= Mobile dial code =

Short phone numbers offered by some carriers

A mobile dial code (MDC) is a grouping of 3 to 10 numbers following either a "#", "##", "*" or "**" used to create a short, easy-to-remember phone number. Historically, MDCs were used for repair-related purposes by landline and wireless carriers. More recently, MDCs have been made available for commercial use. MDCs are dialed just like a regular telephone number. Businesses can send automatic responses upon contact, such as by text message.

==Usage==

MDCs are used by wireless carriers for the following purposes:

- customer convenience, offering quick access to customer service or bill payment
- diagnosing problems with and making repairs, such as unlocking or locking cell phones
- commercial use by third parties as a vanity telephone number

For an MDC to be used as a vanity telephone number, all major wireless carriers must provision it to their users. Suppose the business needs to use the MDC in more than one State. In that case, accommodations can be made for one MDC to be shared by multiple users on a state-by-state, or even local area by local area basis, through advanced routing technology, called geo-routing.
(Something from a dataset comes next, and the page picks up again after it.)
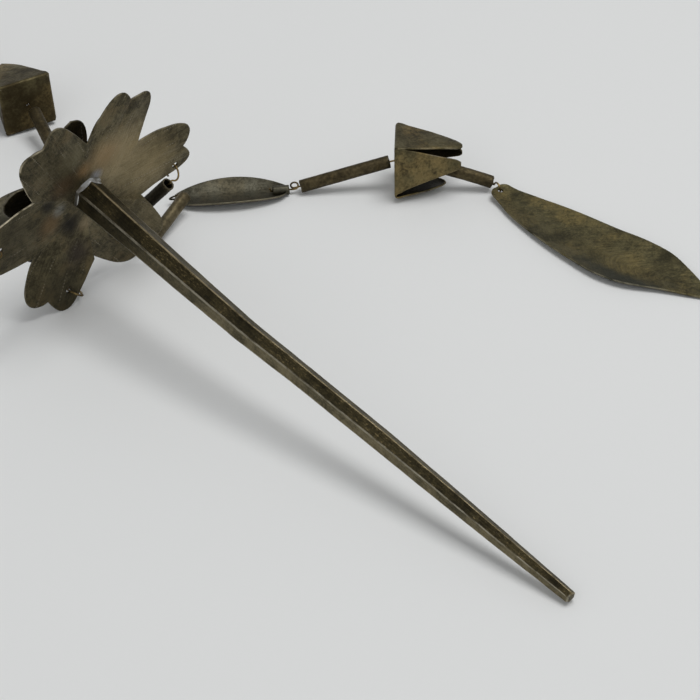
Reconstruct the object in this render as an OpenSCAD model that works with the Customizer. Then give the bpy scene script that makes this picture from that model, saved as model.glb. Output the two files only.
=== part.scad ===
// Hair stick with a two-layer flower and three strands of wired drops, lying on a table.
// X runs across the flower, the stick runs along Y with its tip at -Y, and Z = 0 is the table.

/* [Stick] */
// Length of the stick from the flower to its tip
stick_l = 150; // [130:1:160]
// Width across corners at the root
root_w = 8.1; // [6:0.1:9]
// Width across corners at the tip
tip_w = 2.8; // [2:0.1:4]
// Sideways bow about a third of the way along
stick_bow = 1.1; // [0:0.1:2]

/* [Flower] */
// Length of a back petal from the flower's centre
petal_l = 29.5; // [28:0.1:30]
// Length of a front petal from the flower's centre
front_petal_l = 20.4; // [18:0.2:22]
// Forward curl of a front petal at its tip
front_cup = 2.2; // [1:0.1:4]
// Thickness of the petal sheets
petal_t = 0.5; // [0.4:0.05:0.6]
// Distance between the middles of the two layers
layer_gap = 3.6; // [3.2:0.1:5]
// Diameter of the centre boss
boss_d = 8; // [6:0.5:10]

/* [Tubes and wires] */
// Outer diameter of the first two tubes on a strand
small_tube_d = 3.1; // [2.8:0.1:3.2]
// Outer diameter of the third tube and the curved tube
tube_d = 3.2; // [2.8:0.1:3.4]
// Thickness of the tubes' walls
tube_wall = 0.35; // [0.3:0.05:0.5]
// Bend radius of the curved tubes
curved_r = 150; // [140:5:160]
// Angle that a curved tube turns through
curved_turn = 8; // [7.5:0.1:8.5]
// Diameter of the wires
wire_d = 0.45; // [0.4:0.05:0.5]
// Radius of the rings through the petals
ring_r = 2.1; // [2:0.05:2.2]
// Radius of the small loops
loop_r = 1.3; // [1.2:0.05:1.35]
// Diameter of the pierced holes
hole_d = 1.3; // [1:0.1:1.4]

/* [Drops] */
// Width of a boat
boat_w = 10.6; // [8:0.1:11]
// Depth of a boat's dish
boat_h = 2.3; // [1.5:0.1:3]
// Outer diameter of a boat's rolled necks
neck_d = 2.4; // [2.2:0.1:2.6]
// Upward curl of a leaf's edges
leaf_cup = 1.3; // [0.5:0.1:2]
// Side of a bell's square base
bell_s = 14; // [13:0.1:15]
// Length of a bell's three long flaps
flap_l = 16.6; // [14:0.1:17]
// Length of a leaf
leaf_l = 66; // [55:1:68]
// Greatest width of a leaf
leaf_w = 18.8; // [12:0.1:19]
// Thickness of the sheet in boats, bells and leaves
drop_t = 0.5; // [0.4:0.05:0.6]

/* [Hidden] */
STRANDS = ["right", "lower", "left"];
PIECES = ["ring_wire", "first_tube", "link_wire", "second_tube", "boat",
          "thread_wire", "third_tube", "bell", "curved_tube", "leaf"];
$fn = 32;

// Middle of the object's outline on the table, which becomes the origin
centre = [37.2, 159.6, 0];
// Flower's middle, and how far above it the stick is soldered
flower = [-0.7, 147.2, 27.4];
root_up = 2.3;
// The flower leans back by the stick's slope
slope = 10.8;
// Turn of the stick's six corners about its axis
corner_turn = 25.8;
// Length of a boat's two necks, lift of its far rim, how gradually it comes to a point, radius of the
// curl of wire beside it
NECKS = [2, 4.2];
boat_tilt = 0.1;
boat_point = 0.52;
curl_r = 0.9;
// Share of a leaf's length that rises to its hole
leaf_rise = 0.2;
// Distance from a bell's base to the start of its curved tube
bell_gap = 4;
// Pitch of the curved tubes at their start
curved_pitch = 11.5;
// Clearance between pieces that touch in the real object
gap = 0.1;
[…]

Inbound calls to MDCs can either be automatically routed based on the caller's area code or by asking the caller to type out or speak their zip code into the phone.

===Commercial use===

MDCs may be easier to remember than full phone numbers and thus easier to brand. Therefore, they may be helpful in lead generation businesses that generate and then sell leads to potential businesses or other companies.

==Similar technology==

USSD (Unstructured Supplementary Service Data) codes are mobile dial codes that can be used for communicating with the service provider's computers (i.e. for WAP browsing, prepaid callback service, mobile-money services, location-based content services, menu-based information services, and as part of configuring the phone on the network).

Abbreviated dialing codes involve a similar technology that supports only voice calls.

2D bar codes involve using a graphic that must be photographed or scanned by a mobile phone camera before presenting the caller with a response.

==Worldwide==

===United States===

In the United States, each wireless network controls how the MDCs will be used. As such, when wireless customers call an MDC, their call is routed to the end user selected by their carrier.

== See also ==

- Abbreviated dialing
- Vertical service code, consisting of an asterisk followed by a two-digit number.